Some adviser firms, such as Vita, have become numb to slick marketing campaigns on the basis that there are now independent tools more readily available to help analyse the proof of the pudding.

With regards to providers, this year has been one of consolidation in the main, with acquisitions, re-brands and relatively ordinary product enhancements. All of which have served as a general tidying up of the protection landscape, as opposed to any particular game-changing industry developments.

As life expectancy continues to improve, more people will require long-term care, however, there is a misconception that the state will provide the funding.

The protection industry is well placed to continue introducing policies that are geared towards financially supporting later life needs, as Vitality, AIG Life and Zurich have already done. The positive for the industry is that later life policies can help grow the market in 2016 and beyond.

Also, next year we can hope to gain clarity from the ICO regarding the SARs debate, however, let's not assume it will be one that's based around what's best for customers, rather it could be an outcome based around a technicality.

Deepak Jobanputra, deputy CEO at VitalityLife

What we would really like to see next year is a healthier and better protected society. That's the big picture and we're doing everything we can to make it happen.

We'll also be keeping a close eye on technology and, while we expect to see more new entrants in the market, we also expect further movement across the industry towards a more severity-based model.

As wearable technology evolves, there will be far more we can do with it to help consumers better manage their health. The pace of change in this arena is vast and I believe it will change the way insurance works for the benefit of consumers and wider society.

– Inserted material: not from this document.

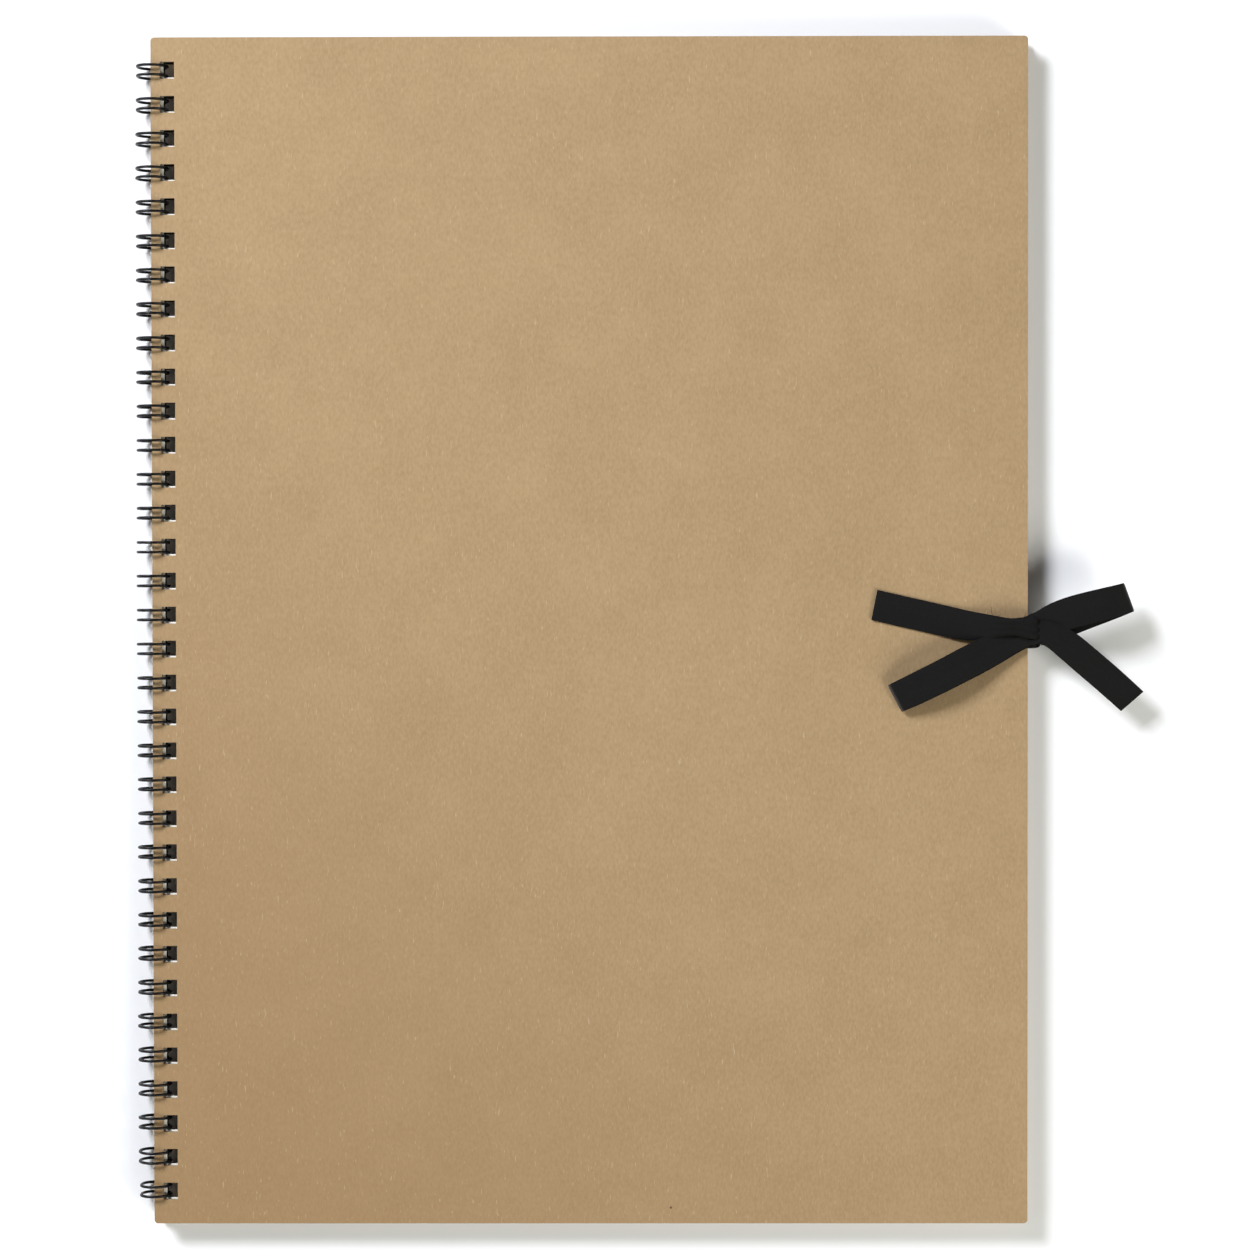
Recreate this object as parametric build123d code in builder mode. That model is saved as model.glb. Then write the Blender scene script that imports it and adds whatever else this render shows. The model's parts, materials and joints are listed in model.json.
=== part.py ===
"""Scrapbook album: two kraft board covers, a flyleaf and twelve card pages on a twin-loop wire,
tied at the fore-edge with two ribbons.

The album lies flat on its back cover, front cover up, with the spine wire on its left.
X runs from the spine to the fore-edge, Y along the spine and Z up. The origin is under the
middle of the album, at the level of the wire's lowest point. All sizes are in millimetres.
"""

import os
from math import cos, hypot, radians, sin, sqrt

from build123d import *

# Covers
cover_width = 218.0
cover_height = 295.6
cover_thickness = 1.0
cover_corner = 0.9
cover_edge_strip = 2.35  # board left between the spine edge and the holes

# Pages
page_count = 12
page_thickness = 0.2
flyleaf_thickness = 0.12
leaf_gap = 0.02  # air between neighbouring leaves
page_edge_strip = 2.1  # card left between a page's spine edge and its holes
page_end_margin = 2.0  # how far a page stays inside the cover at the head and the tail
page_fore_margin = 3.0  # and at the fore-edge
page_corner = 0.6
flyleaf_slide = 0.4  # how far the flyleaf has slid towards the head, in the wire's play

# Twin-loop wire, three loops to the inch
pitch = 25.4 / 3
wire_diameter = 0.7
loop_half_gap = 1.2  # from a loop's middle to the centreline of each of its two strands
root_bend = 1.0  # bend between a strand and the straight run to the next loop
root_angle = -40.0  # where a strand leaves the root line, seen along +Y from the right
tip_angle = 272.0  # where it turns round into its twin, out of sight under the back cover
end_margin = 6.0  # least distance from a cover's end to the middle of a loop

# Holes
hole_width = 3.5
hole_side_clearance = 0.55  # from a strand to the hole's side, along the spine
hinge_inset = 0.08  # the rings' centre lies this far outside the covers' spine edge
cover_wire_clearance = 0.18  # from the hole's spine side to the wire, at a cover's outer face
page_wire_clearance = 0.12  # the same at the outermost page

# Ribbon ties
ribbon_width = 8.0
ribbon_thickness = 0.4
ribbon_seat = 28.0  # length glued inside a cover
ribbon_clearance = 0.2  # each side of the ribbon in its groove
patch_length = 22.0
patch_width = 30.0
patch_thickness = 0.15
patch_inset = 9.0  # from the fore-edge to the patch
front_strap_lead = 0.5  # straight run past the fore-edge before the ribbon turns up
front_strap_bend = 0.7
back_strap_lead = 1.6
back_strap_bend = 1.2
strap_gap = 0.3  # between the back ribbon's strap and the knot that it goes up into

# Bow, measured from the middle of its knot
knot_length = 10.2
knot_width = 8.6
knot_rise = 3.7
knot_round = 1.1
knot_lift = 0.25  # between the cover and the knot
knot_out = -0.6  # from the fore-edge to the knot's middle, outwards
knot_y = -0.5
tail_lift = 0.05  # from the knot's underside to the tails
loop_lift = 0.5  # and to the loops
loop_rise = 3.0  # outer height of a loop
left_loop_reach = 35.6
left_loop_turn = 207.4
right_loop_reach = 27.2
right_loop_turn = 19.2
left_tail_reach = 37.9
left_tail_turn = 170.0
right_tail_reach = 31.9
right_tail_turn = -32.8
loop_start = 0.6  # where a loop's band begins inside the knot
tail_start = 1.0  # and a tail

# Heights, counted from the rings' centre, which is half-way up the closed stack
pages_thickness = page_count * page_thickness + flyleaf_thickness
stack = 2 * cover_thickness + pages_thickness + (page_count + 2) * leaf_gap
page_reach = stack / 2 - cover_thickness - leaf_gap

# The wire passes each cover's holes near their spine side
ring_inner = hypot(stack / 2, cover_edge_strip + hinge_inset + cover_wire_clearance)
ring_radius = ring_inner + wire_diameter / 2
hole_height = 2 * (loop_half_gap + wire_diameter / 2 + hole_side_clearance)
page_hole_left = sqrt(ring_inner**2 - page_reach**2) - hinge_inset - page_wire_clearance
loop_count = int((cover_height - 2 * end_margin) / pitch) + 1

# Places in the album's own frame
ring_reach = hinge_inset + ring_radius + wire_diameter / 2  # past the spine edge
spine_x = (ring_reach - cover_width) / 2
fore_x = spine_x + cover_width
hinge_x = spine_x - hinge_inset
hinge_z = ring_radius + wire_diameter / 2
back_z = hinge_z - stack / 2
front_z = hinge_z + stack / 2 - cover_thickness
top_z = front_z + cover_thickness


def leaf(low_z, thickness, left, right, height, corner, hole_left):
    """A flat rectangular leaf with its row of holes along the spine."""
    with BuildPart() as sheet:
        with BuildSketch(Plane.XY.offset(low_z)):
            with Locations(((left + right) / 2, 0)):
                RectangleRounded(right - left, height, corner)
            with Locations((hole_left + hole_width / 2, 0)):
                with GridLocations(pitch, pitch, 1, loop_count):
                    Rectangle(hole_width, hole_height, mode=Mode.SUBTRACT)
        extrude(amount=thickness)
    return sheet.part


def cover(low_z, inner_z, inward):
    """A board with a groove for the ribbon's end and a shallow seat for the patch over it.

    inner_z is the height of the face towards the pages, and inward is +1 when the board
    lies above that face and -1 when it lies below.
    """
    with BuildPart() as board:
        add(leaf(low_z, cover_thickness, spine_x, fore_x, cover_height, cover_corner,
                 spine_x + cover_edge_strip))
        with BuildSketch(Plane.XY.offset(inner_z)):
            with Locations((fore_x - ribbon_seat / 2, knot_y)):
                Rectangle(ribbon_seat, ribbon_width + 2 * ribbon_clearance)
        extrude(amount=inward * (patch_thickness + ribbon_thickness), mode=Mode.SUBTRACT)
        with BuildSketch(Plane.XY.offset(inner_z)):
            with Locations((fore_x - patch_inset - patch_length / 2, knot_y)):
                Rectangle(patch_length + 2 * ribbon_clearance, patch_width + 2 * ribbon_clearance)
        extrude(amount=inward * patch_thickness, mode=Mode.SUBTRACT)
    return board.part


def patch(inner_z, inward):
    """The paper patch that holds a ribbon's end in its groove, flush with the cover."""
    with BuildPart() as paper:
        with BuildSketch(Plane.XY.offset(inner_z)):
            with Locations((fore_x - patch_inset - patch_length / 2, knot_y)):
                Rectangle(patch_length, patch_width)
        extrude(amount=inward * patch_thickness)
    return paper.part


def strap(middle_z, lead, bend, end_z):
    """A ribbon's run from its groove, out past the fore-edge and up to the knot."""
    turn_x = fore_x + lead
    half = ribbon_thickness / 2
    seat_x = fore_x - ribbon_seat + ribbon_clearance
    start = Plane(origin=(seat_x, knot_y, middle_z), x_dir=(0, 1, 0), z_dir=(1, 0, 0))
    with BuildPart() as band:
        with BuildLine():
            Line((seat_x, knot_y, middle_z), (turn_x, knot_y, middle_z))
            TangentArc((turn_x, knot_y, middle_z),
                       (turn_x + bend, knot_y, middle_z + bend), tangent=(1, 0, 0))
            Line((turn_x + bend, knot_y, middle_z + bend), (turn_x + bend, knot_y, end_z))
        with BuildSketch(start):
            Rectangle(ribbon_width, 2 * half)
        sweep()
    return band.part


def arm_plane(turn):
    """The upright plane through the knot's middle that a bow's arm points along."""
    across = (sin(radians(turn)), -cos(radians(turn)), 0)
    along = (cos(radians(turn)), sin(radians(turn)), 0)
    return Plane(origin=(fore_x + knot_out, knot_y, knot_z), x_dir=along, z_dir=across)


def bow_loop(reach, turn):
    """A flattened band of ribbon that runs out of the knot, folds over and comes back."""
    length = reach - loop_start
    with BuildPart() as band:
        with BuildSketch(arm_plane(turn)):
            with Locations((loop_start + length / 2, loop_lift + loop_rise / 2)):
                SlotOverall(length, loop_rise)
                SlotOverall(length - 2 * ribbon_thickness, loop_rise - 2 * ribbon_thickness,
                            mode=Mode.SUBTRACT)
        extrude(amount=ribbon_width / 2, both=True)
    return band.part


def bow_tail(reach, turn):
    """A ribbon's free end, lying straight out from the knot."""
    length = reach - tail_start
    with BuildPart() as band:
        with BuildSketch(arm_plane(turn)):
            with Locations((tail_start + length / 2, tail_lift + ribbon_thickness / 2)):
                Rectangle(length, ribbon_thickness)
        extrude(amount=ribbon_width / 2, both=True)
    return band.part


def save(piece, name):
    piece.label = name
    export_step(piece, f"parts/{name}.step")


os.makedirs("parts", exist_ok=True)

# Covers and the patches inside them
save(cover(back_z, back_z + cover_thickness, -1), "back_cover")
save(cover(front_z, front_z, 1), "front_cover")
save(patch(back_z + cover_thickness, -1), "ribbon_patch_back")
save(patch(front_z, 1), "ribbon_patch_front")

# Pages, counted from the front, with the flyleaf over them
page_left = spine_x + page_hole_left - page_edge_strip
page_right = fore_x - page_fore_margin
page_height = cover_height - 2 * page_end_margin
for number in range(1, page_count + 1):
    below = page_count - number
    low_z = back_z + cover_thickness + leaf_gap + below * (page_thickness + leaf_gap)
    page = leaf(low_z, page_thickness, page_left, page_right, page_height, page_corner,
                spine_x + page_hole_left)
    save(page, f"page_{number:02d}")
flyleaf = leaf(front_z - leaf_gap - flyleaf_thickness, flyleaf_thickness, page_left, page_right,
               page_height, page_corner, spine_x + page_hole_left)
save(Pos(0, flyleaf_slide, 0) * flyleaf, "flyleaf")


def ring_point(angle, y, ahead=0.0):
    """A point on a strand's circle, or so far ahead of it along its tangent."""
    turn = radians(angle)
    return (hinge_x + ring_radius * cos(turn) - ahead * sin(turn), y,
            hinge_z + ring_radius * sin(turn) + ahead * cos(turn))


# One loop of the wire: half a root run, a bend, a strand nearly all the way round, the tip's
# turn, the twin strand back, a bend and the other half run
middle_angle = (root_angle + tip_angle) / 2
near = -loop_half_gap
far = loop_half_gap
bend_middle = root_bend * sqrt(0.5)
with BuildPart() as wire_loop:
    with BuildLine():
        Line(ring_point(root_angle, -pitch / 2, -root_bend),
             ring_point(root_angle, near - root_bend, -root_bend))
        ThreePointArc(ring_point(root_angle, near - root_bend, -root_bend),
                      ring_point(root_angle, near - root_bend + bend_middle, -bend_middle),
                      ring_point(root_angle, near))
        ThreePointArc(ring_point(root_angle, near), ring_point(middle_angle, near),
                      ring_point(tip_angle, near))
        ThreePointArc(ring_point(tip_angle, near), ring_point(tip_angle, 0, loop_half_gap),
                      ring_point(tip_angle, far))
        ThreePointArc(ring_point(tip_angle, far), ring_point(middle_angle, far),
                      ring_point(root_angle, far))
        ThreePointArc(ring_point(root_angle, far),
                      ring_point(root_angle, far + root_bend - bend_middle, -bend_middle),
                      ring_point(root_angle, far + root_bend, -root_bend))
        Line(ring_point(root_angle, far + root_bend, -root_bend),
             ring_point(root_angle, pitch / 2, -root_bend))
    with BuildSketch(Plane(origin=ring_point(root_angle, -pitch / 2, -root_bend),
                           x_dir=(1, 0, 0), z_dir=(0, 1, 0))):
        Circle(wire_diameter / 2)
    sweep()

with BuildPart() as binding_wire:
    with GridLocations(pitch, pitch, 1, loop_count):
        add(wire_loop.part)
save(binding_wire.part, "binding_wire")

# Ribbons: each comes out of its cover at the fore-edge and goes up to the knot
knot_z = top_z + knot_lift
in_cover = patch_thickness + ribbon_thickness / 2
save(strap(front_z + in_cover, front_strap_lead, front_strap_bend, knot_z),
     "ribbon_strap_front")
save(strap(back_z + cover_thickness - in_cover, back_strap_lead, back_strap_bend,
           knot_z - strap_gap), "ribbon_strap_back")

# The bow
with BuildPart() as knot:
    with BuildSketch(Plane.XY.offset(knot_z)):
        with Locations((fore_x + knot_out, knot_y)):
            RectangleRounded(knot_length, knot_width, 2 * knot_round)
    extrude(amount=knot_rise)
    fillet(knot.edges().group_by(Axis.Z)[-1], knot_round)
save(knot.part, "ribbon_knot")
save(bow_loop(left_loop_reach, left_loop_turn), "ribbon_loop_left")
save(bow_loop(right_loop_reach, right_loop_turn), "ribbon_loop_right")
save(bow_tail(left_tail_reach, left_tail_turn), "ribbon_tail_left")
save(bow_tail(right_tail_reach, right_tail_turn), "ribbon_tail_right")
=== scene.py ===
import json
import math

import bpy
import numpy as np
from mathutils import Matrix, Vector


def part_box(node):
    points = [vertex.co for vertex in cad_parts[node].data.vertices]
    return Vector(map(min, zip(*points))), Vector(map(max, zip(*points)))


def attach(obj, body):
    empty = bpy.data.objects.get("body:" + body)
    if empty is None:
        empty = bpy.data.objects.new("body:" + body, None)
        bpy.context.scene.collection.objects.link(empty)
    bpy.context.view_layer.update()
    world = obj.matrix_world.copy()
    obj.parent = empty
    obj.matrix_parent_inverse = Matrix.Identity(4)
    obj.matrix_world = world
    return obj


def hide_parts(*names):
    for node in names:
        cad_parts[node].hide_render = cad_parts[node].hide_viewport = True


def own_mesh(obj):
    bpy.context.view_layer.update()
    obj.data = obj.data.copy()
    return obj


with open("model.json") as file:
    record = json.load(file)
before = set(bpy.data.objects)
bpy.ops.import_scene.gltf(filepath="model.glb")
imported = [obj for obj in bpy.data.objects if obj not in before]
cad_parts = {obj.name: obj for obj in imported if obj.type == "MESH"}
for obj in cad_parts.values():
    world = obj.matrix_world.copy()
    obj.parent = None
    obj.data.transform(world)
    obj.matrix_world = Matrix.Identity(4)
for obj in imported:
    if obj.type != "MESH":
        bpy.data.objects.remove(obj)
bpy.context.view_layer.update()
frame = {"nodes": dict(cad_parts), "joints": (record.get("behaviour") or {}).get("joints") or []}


# --- Camera ------------------------------------------------------------------------------------
# It hangs over the front cover and looks almost straight down, a degree towards the tail.
MM = 0.001
CAMERA_INSIDE_FORE_EDGE = 94.7 * MM
CAMERA_ABOVE_MIDDLE = 12.6 * MM  # towards the head
CAMERA_OVER_COVER = 793 * MM
CAMERA_TILT = (-0.883, 0.309, -0.072)  # degrees about X, Y and Z
_, cover_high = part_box("front_cover")
lens_view = bpy.data.cameras.new("overhead")
lens_view.sensor_width = 36
lens_view.lens = 91
overhead = bpy.data.objects.new("overhead", lens_view)
overhead.location = (cover_high.x - CAMERA_INSIDE_FORE_EDGE, CAMERA_ABOVE_MIDDLE,
                     cover_high.z + CAMERA_OVER_COVER)
overhead.rotation_euler = [math.radians(angle) for angle in CAMERA_TILT]
bpy.context.scene.collection.objects.link(overhead)
bpy.context.scene.camera = overhead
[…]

Medical technology will continue to improve and we will respond to these and other changes in society to make sure we continue to offer comprehensive and appropriate products that meet consumer needs now and anticipate what they will need in the future.

Our industry needs to reach more consumers, which is why we are investing in the brand through our engaging advertising campaign. Greater awareness is fundamental and we hope to see growth in the market. I'm looking forward to seeing how the industry responds to the new products and initiatives we will launch in 2016.